United States v. Phillips

731 F.3d 649 (7th Cir. 2013)

Facts

Lacey Phillips (D) and Erin Hall (D) are a couple. Phillips (D) is a hairdresser, Hall (D) a barber. Ds found a house they wanted to buy priced slightly below $250,000. The bank, Associated, turned down their mortgage application because Hall (D) had a recent bankruptcy and because the bank deemed the couple's joint monthly income of $3,800 too meager to justify the loan of more than $200,000 that they needed. Hall (D) turned to a mortgage broker named Brian Bowling. Bowling-a crook who brokered fraudulent loans (but there is no indication that Ds knew or suspected that he was a crook)-steered the couple to a federally insured bank of dubious ethics named Fremont Investment & Loan. Associated Bank was a reputable bank. Fremont was not. Fremont's specialty was making 'stated income' loans-known to the knowing as 'liars' loans' because in a stated-income loan the lender accepts the borrower's statement of his income without trying to verify it. Ds played the game and soon lost their home. The loan interest rate was adjustable; it reset automatically after two years. Though hapless victims of Bowling, Ds were convicted in part on the basis of his testimony; for he turned state's evidence and was rewarded for helping to convict his victims by being given a big slice off his sentence.
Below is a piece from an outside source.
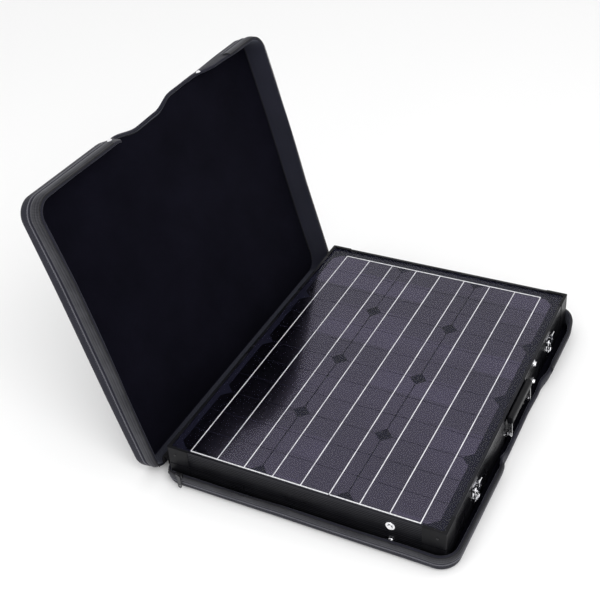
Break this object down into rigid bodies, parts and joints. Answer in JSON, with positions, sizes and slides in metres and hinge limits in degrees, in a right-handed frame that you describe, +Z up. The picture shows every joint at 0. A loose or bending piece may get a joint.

At P's urging, the trial judge excluded, as irrelevant, evidence that might have persuaded the jury that the Ds either had not made statements they knew to be false or, though knowing the statements to be false, hadn't made them for the purpose of influencing the bank's action on their mortgage application. The district judge ruled that if mortgage applicants 'sign something and they send it in, they're attempting to influence the bank. Ds were convicted and appealed.